Navigating Theme Parks as a Person with a Disability ()

My Grace, My Space: Bridging Prayer and Professional Care as a Woman in Healing

I consider myself to be a woman of insight, professional accomplishment, and emotional intelligence. As a seasoned school psychologist, a mother, and a 50-year-old African American woman who has walked through life’s fire and emerged with clarity and compassion, my journey exemplifies the delicate dance between faith and healing. I devote myself to bridging the gap between the church pew and the therapist’s chair.

Growing Up in Faith

Raised in a home where religion anchored life, my sister and I grew up in the shadow and strength of my mother, a woman shaped by the deep south during the Jim Crow era. My parents’ migration to the north in the 1950s gave us opportunities to live and thrive in the big city of Chicago. My mother taught us resilience, discipline, and the power of prayer. I grew up attending church regularly, and my mother’s unwavering faith was a constant in our lives.

A Spiritual Detour and Return

Like many young adults, I took a spiritual detour during my 20s and 30s. I stepped away from the church, not in rejection but in exploration. I strayed for a while, but having my daughter reconnected me to something greater. I found my way back.

The Limits of Prayer Alone

My return to church didn’t come without reflection. Through my lived experiences, personal, relational, and professional, I began to confront a deeper truth: prayer and faith, while essential, do not always fully address the psychological wounds carried from generation to generation.

I was raised to believe that when life got hard, you prayed. You went to church. You talked to God. And I still do all of those things. But I’ve also learned that trauma requires more. It requires understanding. It requires space. And often, it requires therapy.

Facing Trauma and Breaking Stigma

For a long time, I tried to outrun my trauma by achieving. I thought if I earned enough degrees, got the right title, and raised my daughter well, my internal pain would quiet down. But trauma doesn’t care about your intentions or your résumé. It shows up in relationships. It shows up in conflict. It shows up when someone says something that triggers a wound you forgot.

As a woman of color, I understand intimately the cultural hesitancy and sometimes outright stigma around seeking mental health care. For generations of people of color, seeking therapy was considered a sign of weakness, a luxury, or even a betrayal of faith. Like many others, I was told to be strong. To push through. That anything less was failure. But what I’ve come to know is that therapy doesn’t compete with faith; it complements it.

Healing as a Lifelong Practice

Although I have made progress on my own healing journey, I understand that the work is ongoing. I’d love to say I’m fully healed, but that isn’t the truth. Healing is a rhythm, a practice to be incorporated in all areas of life. For me, trauma responses still show up in relationships and conversations. But now I am more equipped to recognize them. I name them. I have tools to deal with them. I don’t let them control me.

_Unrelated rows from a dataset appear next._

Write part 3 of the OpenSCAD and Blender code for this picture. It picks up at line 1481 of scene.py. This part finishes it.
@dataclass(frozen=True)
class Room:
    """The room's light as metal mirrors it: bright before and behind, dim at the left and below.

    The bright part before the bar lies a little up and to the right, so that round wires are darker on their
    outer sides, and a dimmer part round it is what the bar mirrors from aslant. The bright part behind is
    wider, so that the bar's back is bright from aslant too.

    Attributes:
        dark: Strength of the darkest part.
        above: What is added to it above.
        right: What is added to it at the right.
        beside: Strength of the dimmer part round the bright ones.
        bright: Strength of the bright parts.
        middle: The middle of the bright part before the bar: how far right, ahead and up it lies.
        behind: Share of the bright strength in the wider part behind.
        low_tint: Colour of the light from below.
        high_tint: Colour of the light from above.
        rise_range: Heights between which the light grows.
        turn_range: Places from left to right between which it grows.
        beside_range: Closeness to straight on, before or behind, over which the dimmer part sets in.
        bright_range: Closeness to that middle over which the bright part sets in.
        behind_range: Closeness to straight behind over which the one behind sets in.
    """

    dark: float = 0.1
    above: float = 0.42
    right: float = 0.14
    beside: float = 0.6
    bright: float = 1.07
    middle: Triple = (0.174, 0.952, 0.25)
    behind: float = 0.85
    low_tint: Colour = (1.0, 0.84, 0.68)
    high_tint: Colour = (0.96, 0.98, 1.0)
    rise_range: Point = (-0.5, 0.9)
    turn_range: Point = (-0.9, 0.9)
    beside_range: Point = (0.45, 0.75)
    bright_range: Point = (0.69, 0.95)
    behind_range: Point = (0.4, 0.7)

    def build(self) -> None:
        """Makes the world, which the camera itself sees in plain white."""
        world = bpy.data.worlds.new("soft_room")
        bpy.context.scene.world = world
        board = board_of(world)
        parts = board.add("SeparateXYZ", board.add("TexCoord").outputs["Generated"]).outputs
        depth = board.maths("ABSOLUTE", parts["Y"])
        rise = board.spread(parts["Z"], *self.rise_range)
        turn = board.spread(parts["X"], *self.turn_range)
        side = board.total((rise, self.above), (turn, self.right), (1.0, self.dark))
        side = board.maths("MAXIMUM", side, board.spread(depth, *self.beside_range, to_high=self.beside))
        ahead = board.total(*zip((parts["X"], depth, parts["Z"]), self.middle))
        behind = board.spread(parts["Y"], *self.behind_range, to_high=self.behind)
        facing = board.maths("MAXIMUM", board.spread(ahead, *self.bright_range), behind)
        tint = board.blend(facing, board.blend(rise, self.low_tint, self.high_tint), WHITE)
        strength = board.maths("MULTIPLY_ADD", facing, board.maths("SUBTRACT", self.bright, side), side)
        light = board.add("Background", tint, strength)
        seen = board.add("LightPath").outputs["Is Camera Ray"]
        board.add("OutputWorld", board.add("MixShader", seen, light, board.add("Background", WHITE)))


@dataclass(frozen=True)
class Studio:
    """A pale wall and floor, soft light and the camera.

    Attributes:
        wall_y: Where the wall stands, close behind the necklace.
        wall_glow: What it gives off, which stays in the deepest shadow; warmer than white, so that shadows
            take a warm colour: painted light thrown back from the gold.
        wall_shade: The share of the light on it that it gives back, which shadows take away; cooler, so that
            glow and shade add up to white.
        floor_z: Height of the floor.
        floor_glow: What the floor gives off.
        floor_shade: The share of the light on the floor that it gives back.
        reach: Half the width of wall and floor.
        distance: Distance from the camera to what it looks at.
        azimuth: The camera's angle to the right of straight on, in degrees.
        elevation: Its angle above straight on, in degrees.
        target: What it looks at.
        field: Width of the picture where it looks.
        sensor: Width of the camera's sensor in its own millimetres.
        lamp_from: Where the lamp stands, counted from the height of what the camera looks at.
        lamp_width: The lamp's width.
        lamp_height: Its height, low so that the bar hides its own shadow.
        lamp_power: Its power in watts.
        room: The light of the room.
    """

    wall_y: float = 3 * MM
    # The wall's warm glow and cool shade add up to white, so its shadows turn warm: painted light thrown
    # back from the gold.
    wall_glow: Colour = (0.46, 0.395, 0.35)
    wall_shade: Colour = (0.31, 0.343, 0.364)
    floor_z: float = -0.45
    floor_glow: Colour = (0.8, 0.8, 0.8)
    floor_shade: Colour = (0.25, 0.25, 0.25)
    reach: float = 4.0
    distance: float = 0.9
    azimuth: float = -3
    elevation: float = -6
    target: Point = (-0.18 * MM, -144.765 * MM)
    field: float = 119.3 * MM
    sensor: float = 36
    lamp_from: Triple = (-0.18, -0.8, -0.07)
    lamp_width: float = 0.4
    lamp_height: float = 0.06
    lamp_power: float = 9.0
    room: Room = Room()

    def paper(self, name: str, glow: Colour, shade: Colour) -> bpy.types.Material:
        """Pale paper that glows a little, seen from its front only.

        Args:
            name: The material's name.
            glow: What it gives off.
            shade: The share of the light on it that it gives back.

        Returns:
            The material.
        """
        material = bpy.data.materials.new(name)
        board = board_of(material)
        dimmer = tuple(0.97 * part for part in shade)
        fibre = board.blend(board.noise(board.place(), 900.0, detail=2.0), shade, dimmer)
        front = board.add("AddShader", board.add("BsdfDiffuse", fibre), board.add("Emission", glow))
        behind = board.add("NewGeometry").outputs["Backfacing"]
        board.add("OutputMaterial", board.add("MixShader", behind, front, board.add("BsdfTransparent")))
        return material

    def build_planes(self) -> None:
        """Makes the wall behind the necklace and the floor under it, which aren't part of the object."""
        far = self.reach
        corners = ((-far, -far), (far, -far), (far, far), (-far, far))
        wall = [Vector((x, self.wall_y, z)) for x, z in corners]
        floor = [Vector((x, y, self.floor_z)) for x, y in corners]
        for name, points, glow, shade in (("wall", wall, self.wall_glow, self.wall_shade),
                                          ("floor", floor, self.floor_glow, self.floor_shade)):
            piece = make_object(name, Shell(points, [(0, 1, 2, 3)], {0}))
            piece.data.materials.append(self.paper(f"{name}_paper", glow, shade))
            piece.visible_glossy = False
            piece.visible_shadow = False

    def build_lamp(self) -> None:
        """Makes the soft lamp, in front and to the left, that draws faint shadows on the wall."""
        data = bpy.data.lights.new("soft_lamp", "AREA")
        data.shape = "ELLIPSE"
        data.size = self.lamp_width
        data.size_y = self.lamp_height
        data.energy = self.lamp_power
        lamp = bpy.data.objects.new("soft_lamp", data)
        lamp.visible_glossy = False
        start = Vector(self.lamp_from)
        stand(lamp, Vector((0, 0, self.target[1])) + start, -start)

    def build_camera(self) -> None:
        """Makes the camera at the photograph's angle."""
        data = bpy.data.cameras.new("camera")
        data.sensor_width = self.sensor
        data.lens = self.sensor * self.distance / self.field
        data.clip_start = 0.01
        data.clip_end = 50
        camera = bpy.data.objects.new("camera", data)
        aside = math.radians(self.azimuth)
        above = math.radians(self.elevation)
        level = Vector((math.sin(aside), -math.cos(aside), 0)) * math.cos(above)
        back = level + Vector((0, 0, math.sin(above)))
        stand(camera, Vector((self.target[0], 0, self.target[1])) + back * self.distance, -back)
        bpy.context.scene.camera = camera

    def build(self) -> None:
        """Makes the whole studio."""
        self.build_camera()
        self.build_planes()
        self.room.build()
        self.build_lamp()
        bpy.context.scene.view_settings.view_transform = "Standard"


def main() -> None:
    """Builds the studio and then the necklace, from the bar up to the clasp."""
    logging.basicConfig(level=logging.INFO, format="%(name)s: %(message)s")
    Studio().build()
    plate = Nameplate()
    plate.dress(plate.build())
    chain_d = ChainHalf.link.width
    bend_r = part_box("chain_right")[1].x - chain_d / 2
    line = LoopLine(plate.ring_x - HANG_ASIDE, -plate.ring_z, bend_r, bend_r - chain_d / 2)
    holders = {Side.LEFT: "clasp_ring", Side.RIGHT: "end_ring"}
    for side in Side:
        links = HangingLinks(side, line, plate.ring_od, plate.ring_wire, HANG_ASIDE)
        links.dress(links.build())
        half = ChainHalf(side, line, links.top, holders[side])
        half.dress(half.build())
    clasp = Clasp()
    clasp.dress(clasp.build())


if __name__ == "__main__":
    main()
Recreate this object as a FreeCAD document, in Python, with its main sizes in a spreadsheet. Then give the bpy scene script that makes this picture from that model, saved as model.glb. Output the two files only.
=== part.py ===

Integrating Psychology and Faith

As a school psychologist, I bring this layered understanding into my practice. I recognize the generational cycles of trauma in children and families and seek to create space for emotional truth and cultural context. My work to promote the self-care of mental health treatment is not only a clinical imperative but also my personal mission.

Normalizing Mental Health in Communities of Color

Now that mental health care is finally beginning to be normalized, especially in communities of color, I want my voice to be both a bridge and a beacon. It is 2025, and society is finally accepting the aphorism, “It’s okay not to be okay.” More and more people are taking progressive steps towards healing and balance. I stand at the intersection of science and spirit, therapy and theology, believing that healing is not about choosing between faith and mental health but about embracing both.

A Legacy of Wholeness

For the women who are watching me, my daughter, students, and community, I am proof that wholeness is possible. Not because the wounds never existed, but because I dared to tend to them, with both prayer and professional care.

I believe God can heal and I also believe He gave us therapists, psychologists, and counselors for a reason.